### WORK REQUIRED
Say how many lines hold the string "slide", and nothing more.

[Start DATA PROVIDED]

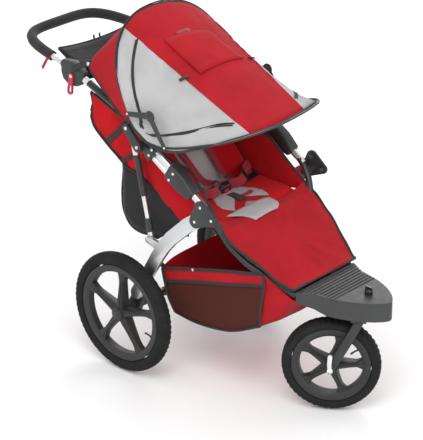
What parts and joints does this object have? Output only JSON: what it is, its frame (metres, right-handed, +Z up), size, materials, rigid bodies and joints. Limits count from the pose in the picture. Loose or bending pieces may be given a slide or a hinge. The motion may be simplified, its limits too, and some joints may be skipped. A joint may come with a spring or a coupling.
{
  "type": "jogging stroller",
  "caption": "Folding three-wheeled jogging stroller with a swivel front wheel, large spoked rear wheels, a padded reclining seat, a folding canopy, a basket and a looped handlebar.",
  "frame": {"origin": "on the ground, under the middle of the overall box", "axes": "+Z up; the stroller faces -Y, its right side is -X and its left side is +X"},
  "size_m": [0.645, 1.3954, 1.1151],
  "materials": {
    "silver_tube": "satin silver tube",
    "black_tube": "black powder coat",
    "dark_plastic": "moulded, lightly grained",
    "grey_plastic": "moulded, lightly grained",
    "foam": "soft foam grip",
    "tyre": "block tread",
    "steel": "plated",
    "red_plastic": "moulded red",
    "red_fabric": "woven polyester",
    "black_mesh": "open mesh"
  },
  "bodies": {
    "frame": {"front_rail_right": "black_tube", "front_rail_left": "black_tube", "frame_housing_right": "dark_plastic", "frame_housing_left": "dark_plastic", "twin_tubes_right": "silver_tube", "twin_tubes_left": "silver_tube", "knuckle_fitting_right": "dark_plastic", "knuckle_fitting_left": "dark_plastic", "hub_plate_right": "dark_plastic", "hub_plate_left": "dark_plastic", "seat_side_right": "red_fabric", "seat_side_left": "red_fabric", "seat_cross_tube": "black_tube", "footplate": "grey_plastic", "steering_head": "black_tube", "seat_base": "red_fabric", "leg_rest": "red_fabric", "basket": "red_fabric", "harness_buckle": "dark_plastic"},
    "handle_frame": {"handle_housing_right": "dark_plastic", "handle_housing_left": "dark_plastic", "side_tube_right": "black_tube", "side_tube_left": "black_tube", "knuckle_link_right": "dark_plastic", "knuckle_link_left": "dark_plastic", "handlebar": "silver_tube", "handle_grip": "foam", "handle_console": "black_mesh", "canopy_rear_bow": "black_tube", "canopy_rear_panel": "red_fabric"},
    "brake_lever": {"parking_brake_lever": "red_plastic"},
    "rear_frame": {"rear_beam_right": "silver_tube", "rear_beam_left": "silver_tube", "brake_carrier_right": "dark_plastic", "brake_carrier_left": "dark_plastic", "rear_axle_tube": "black_tube"},
    "rear_wheel_right": {"rear_rim_right": "dark_plastic", "rear_tyre_right": "tyre"},
    "rear_wheel_left": {"rear_rim_left": "dark_plastic", "rear_tyre_left": "tyre"},
    "fork": {"fork": "dark_plastic", "front_axle": "steel"},
    "front_wheel": {"front_rim": "dark_plastic", "front_tyre": "tyre"},
    "quick_release": {"quick_release_lever": "steel"},
    "swivel_lock": {"swivel_knob": "dark_plastic"},
    "canopy_front": {"canopy_front_bow": "black_tube", "canopy_shell": "red_fabric"},
    "brace_rear_right": {"brace_rear_arm_right": "grey_plastic"},
    "brace_rear_left": {"brace_rear_arm_left": "grey_plastic"},
    "brace_front_right": {"brace_front_arm_right": "grey_plastic"},
    "brace_front_left": {"brace_front_arm_left": "grey_plastic"},
    "seat_hinge": {"seat_pivot_bar": "black_tube"},
    "backrest": {"seat_back": "red_fabric", "rear_pocket": "black_mesh"},
    "buckle_button": {"buckle_button": "red_plastic"},
    "strut_right": {"strut_rod_right": "silver_tube", "strut_sleeve_right": "dark_plastic"},
    "strut_left": {"strut_rod_left": "silver_tube", "strut_sleeve_left": "dark_plastic"}
  },
  "joints": [
    {"name": "fold", "type": "hinge", "parent": "frame", "child": "handle_frame", "pos_m": [0, 0.087, 0.762], "axis": [1, 0, 0], "range_deg": [-150, 0], "deforming": ["basket", "rear_pocket", "seat_back", "seat_side_right", "seat_side_left"]},
    {"name": "rear_frame_fold", "type": "hinge", "parent": "frame", "child": "rear_frame", "pos_m": [0, -0.152, 0.588], "axis": [1, 0, 0], "range_deg": [-38, 0]},
    {"name": "rear_wheel_spin_right", "type": "hinge", "parent": "rear_frame", "child": "rear_wheel_right", "pos_m": [0, 0.132, 0.2], "axis": [1, 0, 0], "continuous": true},
    {"name": "strut_swing_right", "type": "hinge", "parent": "rear_frame", "child": "strut_right", "pos_m": [0, 0.051, 0.462], "axis": [1, 0, 0], "range_deg": [0, 28.2]},
    {"name": "rear_wheel_spin_left", "type": "hinge", "parent": "rear_frame", "child": "rear_wheel_left", "pos_m": [0, 0.132, 0.2], "axis": [1, 0, 0], "continuous": true},
    {"name": "strut_swing_left", "type": "hinge", "parent": "rear_frame", "child": "strut_left", "pos_m": [0, 0.051, 0.462], "axis": [1, 0, 0], "range_deg": [0, 28.2]},
    {"name": "swivel", "type": "hinge", "parent": "frame", "child": "fork", "pos_m": [0, -0.589, 0.36], "axis": [0, 0, 1], "continuous": true},
    {"name": "front_wheel_spin", "type": "hinge", "parent": "fork", "child": "front_wheel", "pos_m": [-0.04848, -0.51676, 0.154], "axis": [0.8304, 0.5572, 0], "continuous": true},
    {"name": "quick_release", "type": "hinge", "parent": "fork", "child": "quick_release", "pos_m": [-0.09664, -0.54907, 0.154], "axis": [0.5572, -0.8304, 0], "range_deg": [0, 110]},
    {"name": "swivel_lock_turn", "type": "hinge", "parent": "frame", "child": "swivel_lock", "pos_m": [0, -0.613, 0.41], "axis": [0, 0, 1], "range_deg": [0, 90]},
    {"name": "brake_lever_pull", "type": "hinge", "parent": "handle_frame", "child": "brake_lever", "pos_m": [0, 0.4, 0.904], "axis": [1, 0, 0], "range_deg": [0, 50]},
    {"name": "canopy_fold", "type": "hinge", "parent": "handle_frame", "child": "canopy_front", "pos_m": [0, 0.117, 0.843], "axis": [-1, 0, 0], "range_deg": [0, 105], "deforming": ["canopy_shell"]},
    {"name": "brace_rear_turn_right", "type": "hinge", "parent": "handle_frame", "child": "brace_rear_right", "pos_m": [0, 0.122, 0.863], "axis": [-1, 0, 0], "range_deg": [0, 123.5]},
    {"name": "brace_knee_turn_right", "type": "hinge", "parent": "brace_rear_right", "child": "brace_front_right", "pos_m": [0, 0.025, 0.878], "axis": [1, 0, 0], "range_deg": [0, 28.8]},
    {"name": "brace_rear_turn_left", "type": "hinge", "parent": "handle_frame", "child": "brace_rear_left", "pos_m": [0, 0.122, 0.863], "axis": [-1, 0, 0], "range_deg": [0, 123.5]},
    {"name": "brace_knee_turn_left", "type": "hinge", "parent": "brace_rear_left", "child": "brace_front_left", "pos_m": [0, 0.025, 0.878], "axis": [1, 0, 0], "range_deg": [0, 28.8]},
    {"name": "backrest_fold", "type": "hinge", "parent": "frame", "child": "seat_hinge", "pos_m": [0, 0.01, 0.495], "axis": [1, 0, 0], "range_deg": [-90, 0]},
    {"name": "recline", "type": "hinge", "parent": "seat_hinge", "child": "backrest", "pos_m": [0, 0.01, 0.495], "axis": [-1, 0, 0], "range_deg": [0, 25]},
    {"name": "buckle_press", "type": "slide", "parent": "frame", "child": "buckle_button", "axis": [0, 1, 0], "range_m": [0, 0.003], "stiffness_N_per_m": 400, "springref_m": -0.002}
  ],
  "couplings": [
    {"joint": "rear_frame_fold", "follows": "fold", "ratio": 0.252},
    {"joint": "backrest_fold", "follows": "fold", "ratio": 0.6},
    {"joint": "strut_swing_right", "follows": "fold", "ratio": -0.1873},
    {"joint": "brace_rear_turn_right", "follows": "canopy_fold", "ratio": 1.173},
    {"joint": "brace_knee_turn_right", "follows": "canopy_fold", "ratio": 0.272},
    {"joint": "strut_swing_left", "follows": "fold", "ratio": -0.1873},
    {"joint": "brace_rear_turn_left", "follows": "canopy_fold", "ratio": 1.173},
    {"joint": "brace_knee_turn_left", "follows": "canopy_fold", "ratio": 0.272}
  ]
}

[End DATA PROVIDED]

### RESPONSE FOR THIS EXERCISE
2